As the school year starts, please remember why you’re here: To protect our students, not harm them
By Sharif El-Mekki
“Dear Police Officers,
In case you haven’t taken the time to notice, our students are amazing. Not a little amazing either. Very amazing. They are awesome!
I wanted to tell you that, but I am also writing out of some deep and ongoing frustrations—some from national incidents, some local—all problematic and deeply concerning.
Today, the scene at our students’ dismissal was dangerous—and not because of anything our students were doing. Officers on dirt bikes speeding on the sidewalk, aggressively barking orders to kids who were doing nothing but catching up with their friends and watching officers act crazy, made no sense. Our school staff want our students and the community to be safe. You claim to want the same thing. There are ways that you can partner with us, but you need to be open to feedback and a real partnership. Our students deal with enough bullies. They don’t need bullies with badges to join the fray.”

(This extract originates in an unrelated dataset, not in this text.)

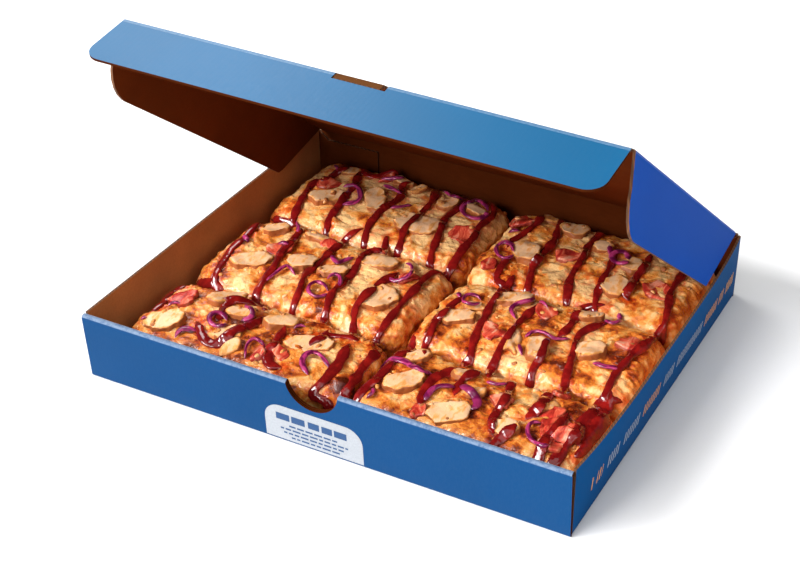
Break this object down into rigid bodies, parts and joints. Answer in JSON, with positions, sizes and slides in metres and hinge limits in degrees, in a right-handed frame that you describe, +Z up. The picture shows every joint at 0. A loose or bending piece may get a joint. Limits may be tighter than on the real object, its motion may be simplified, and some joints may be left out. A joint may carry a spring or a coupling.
{
  "type": "boxed sheet pizza",
  "caption": "Rectangular sheet pizza cut into slices with chicken, bacon and onion, in its folding card takeaway box with a raised hinged lid and tucked flaps.",
  "frame": {"origin": "middle of the underside of the box", "axes": "+X to the right seen from the front, -Y out of the front wall with the thumb notch, +Z up; the lid is hinged on the +Y side"},
  "size_m": [0.3245, 0.272, 0.2078],
  "materials": {
    "printed_card": "satin",
    "baked_dough": "satin",
    "roast_meat": "satin",
    "cured_meat": "satin"
  },
  "bodies": {
    "tray": {"bacon_01": "cured_meat", "bacon_02": "cured_meat", "bacon_03": "cured_meat", "bacon_04": "cured_meat", "bacon_05": "cured_meat", "bacon_06": "cured_meat", "bacon_07": "cured_meat", "bacon_08": "cured_meat", "bacon_09": "cured_meat", "bacon_10": "cured_meat", "bacon_11": "cured_meat", "bacon_12": "cured_meat", "bacon_13": "cured_meat", "chicken_01": "roast_meat", "chicken_02": "roast_meat", "chicken_03": "roast_meat", "chicken_04": "roast_meat", "chicken_05": "roast_meat", "chicken_06": "roast_meat", "chicken_07": "roast_meat", "chicken_08": "roast_meat", "chicken_09": "roast_meat", "chicken_10": "roast_meat", "chicken_11": "roast_meat", "chicken_12": "roast_meat", "chicken_13": "roast_meat", "chicken_14": "roast_meat", "chicken_15": "roast_meat", "chicken_16": "roast_meat", "chicken_17": "roast_meat", "chicken_18": "roast_meat", "chicken_19": "roast_meat", "chicken_20": "roast_meat", "chicken_21": "roast_meat", "chicken_22": "roast_meat", "chicken_23": "roast_meat", "chicken_24": "roast_meat", "chicken_25": "roast_meat", "chicken_26": "roast_meat", "chicken_27": "roast_meat", "chicken_28": "roast_meat", "chicken_29": "roast_meat", "chicken_30": "roast_meat", "chicken_31": "roast_meat", "chicken_32": "roast_meat", "chicken_33": "roast_meat", "chicken_34": "roast_meat", "chicken_35": "roast_meat", "slice_back_left": "baked_dough", "slice_back_right": "baked_dough", "slice_front_left": "baked_dough", "slice_front_right": "baked_dough", "slice_middle_left": "baked_dough", "slice_middle_right": "baked_dough", "tray": "printed_card"},
    "spine": {"spine": "printed_card"},
    "lid": {"lid_panel": "printed_card"},
    "front_flap": {"front_flap": "printed_card"},
    "side_flap_left": {"side_flap_left": "printed_card"},
    "side_flap_right": {"side_flap_right": "printed_card"}
  },
  "joints": [
    {"name": "lid_opening", "type": "hinge", "parent": "tray", "child": "spine", "pos_m": [0, 0.135, 0.04], "axis": [-1, 0, 0], "range_deg": [0, 148]},
    {"name": "lid_closing", "type": "hinge", "parent": "spine", "child": "lid", "pos_m": [0, 0.135, 0.046], "axis": [-1, 0, 0], "range_deg": [-38, 0]},
    {"name": "front_flap_fold", "type": "hinge", "parent": "lid", "child": "front_flap", "pos_m": [0, -0.07185, 0.20761], "axis": [1, 0, 0], "range_deg": [0, 54]},
    {"name": "side_flap_right_fold", "type": "hinge", "parent": "lid", "child": "side_flap_right", "pos_m": [0.1578, 0.135, 0.046], "axis": [0, -0.788, 0.6157], "range_deg": [-6, 0]},
    {"name": "side_flap_left_fold", "type": "hinge", "parent": "lid", "child": "side_flap_left", "pos_m": [-0.1578, 0.135, 0.046], "axis": [0, 0.788, -0.6157], "range_deg": [0, 14.8]}
  ],
  "couplings": [
    {"joint": "front_flap_fold", "follows": "lid_closing", "ratio": -1.42},
    {"joint": "side_flap_right_fold", "follows": "lid_closing", "ratio": 0.157},
    {"joint": "side_flap_left_fold", "follows": "lid_opening", "ratio": 0.1}
  ]
}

UPDATE: Shortly after this story ran in September, Mastery Shoemaker Principal Sharif El-Mekki—a regular contributor to The Citizen—got an unexpected phone call. Police Commissioner Richard Ross read his open letter, and wanted to talk to some students. In November, Ross sat down for an hour with several amazing Shoemaker juniors and seniors to talk about how to strengthen the relationship between police and the community—especially African American—that they serve. The students were engaged, and adamant about their concerns, but ultimately unimpressed by what Ross felt able to say in a public forum. Still, it was a remarkable moment nonetheless: It is not everyday, after all, that 17-year-old black students get the chance to express their fears to the police chief of the country’s 5th largest city.